Page Views vs. Time Spent: Balance Competing Metrics

Web 2.0 technologies are changing how marketers must engage with Web site visitors.

When it comes to measurement, raw impressions still rule as the easiest to understand and track. This drives page views as a core metric for online marketers and publishers. More page views mean more potential impressions.

Page views are under attack because of, oddly enough, the people who create them. The basic request/response interaction provides a user experience wherein each click translates into a new Web page being returned. Web developers are increasingly looking to AJAX (define) and similar approaches to provide a more desktop-like online experience. Methods such as AJAX often operate from a single page, refreshing only the data that needs to be updated. Because the page itself doesn’t reload as frequently, page views and ad impressions can drop. Think about a typical Google Maps integration. As you work with the map, the page itself isn’t reloaded: only the map data change.

Consider the metric, time spent online, recently bumped up in stature by Nielsen//NetRatings. As visitors spend more time viewing AJAX pages or watching video, the pure page-view metric can underreport a property’s marketing performance. As application developers continue to push Web 2.0, there’ll likely be a further drop in page views and a corresponding rise in the time spent on each page. Efforts to increase page views as more visitors consume more site content are a central element of the publisher’s toolkit. By comparison, data-centric applications with a more desktop feel — those with little or no lag between action and result — will continue to lure visitors seeking a crisp online experience.

As a marketer or publisher, how do you manage these trends to your advantage? Savvy marketers and publishers with deep archives of content can tap both and win a larger, more valuable audience. The key is to distinguish between text pages — articles, for example, provide an excellent experience when served as pages — and a data-centric application, like a map, that benefits from a data-only refresh rather than a page reload.

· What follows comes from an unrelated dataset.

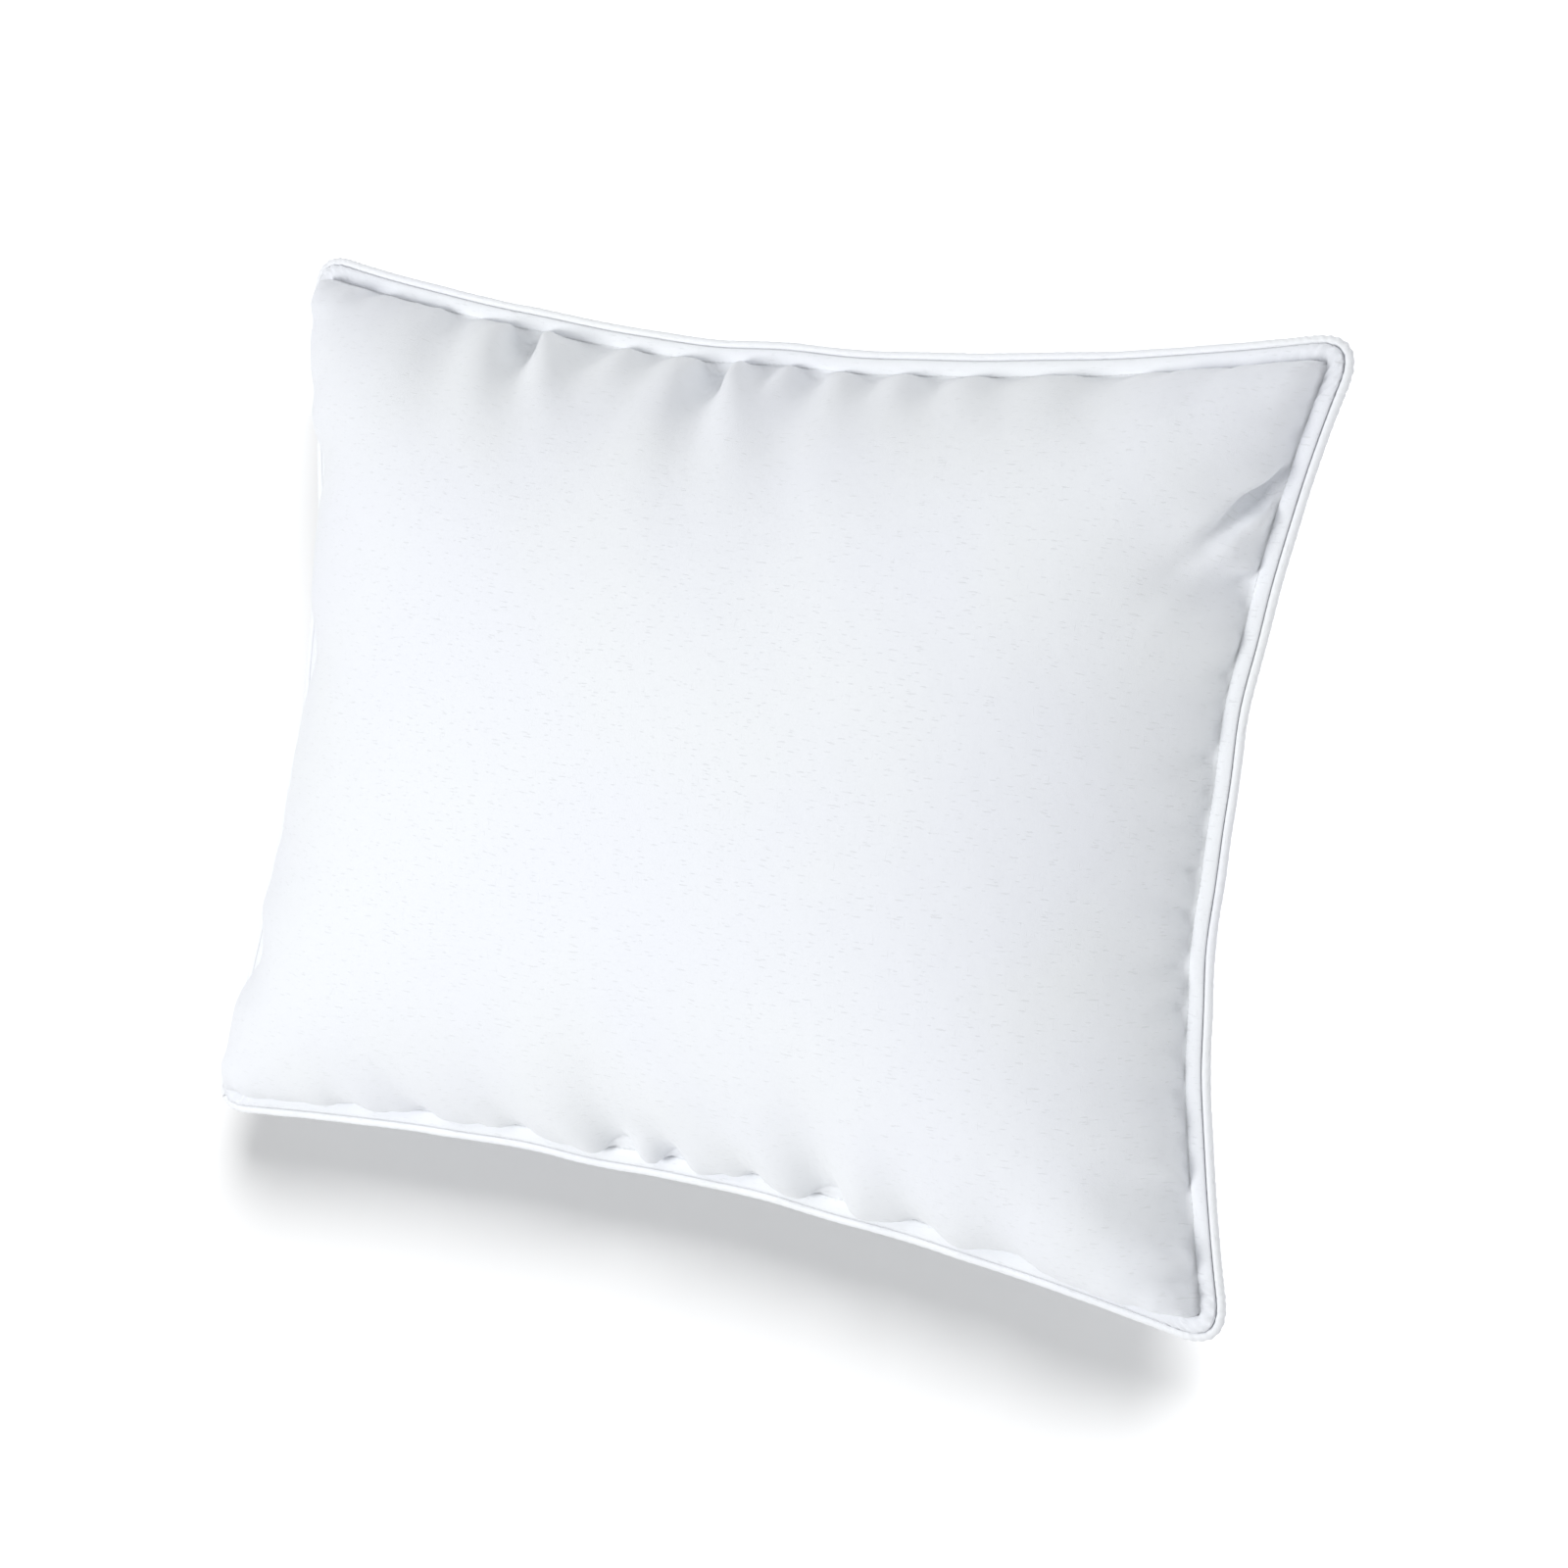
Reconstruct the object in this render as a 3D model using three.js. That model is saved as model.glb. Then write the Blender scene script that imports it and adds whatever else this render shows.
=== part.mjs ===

Consider content’s role, the stuff customers and visitors really want. Separate out the data, the user-provided specifics that help shape a content stream. Provide a Web 2.0 experience to handle data and make activities such as profile updates quick and easy. After all, the easier it is to keep a profile, an account, purchase history, and personal preferences up to date, the better the chance the content served to visitors on the basis of their profiles will satisfy them.

This is particularly true for large online publishers: If it’s easy for people to keep their accounts current, that is if that portion of the publishing application works like a well-built desktop, people are more likely to keep personal information updated. The content served to them, then, is more likely to engage, keep them coming back, and get them to share it with friends. That’s great for content publishers because it builds a loyal audience.

But how can marketers use these concepts to evaluate competing online buys? Consider competing properties from a consumer’s perspective and ask, “Which of these would I use?” If using the application is a breeze and the content is fresh, compelling, and accurate, people using this site will likely be more receptive to your message for two reasons.

First, the site functions like a well-built desktop application. Serving ads only when they’re welcome raises that ad’s attention factor.

Second, if the site’s tools are more cumbersome than they need to be, they’re less likely to be used. That negatively affects visitor data quality and, in turn, negatively affects the site’s ability to serve relevant content. Keeping visitor data current raises the relevance of both the ads and content served to that visitor. Easy-to-use utilities and great content are clearly the way to go. Help visitors get their work done, then offer them a relevant message only when they’re open to considering it.

Combining a crisp tool set with deep, rich content also builds loyal, which is repeat traffic from a publisher’s perspective. This drives a site’s value from a marketer’s perspective and encourages the people who enjoy its content to develop a deep bond with the site. That bond drives page views where they count, ensures that behavioral tools really work, and above all encourages existing readers to refer the site to their friends. Good data, solid engagement, and active, positive word of mouth are a powerful online marketing combination. Put them to work.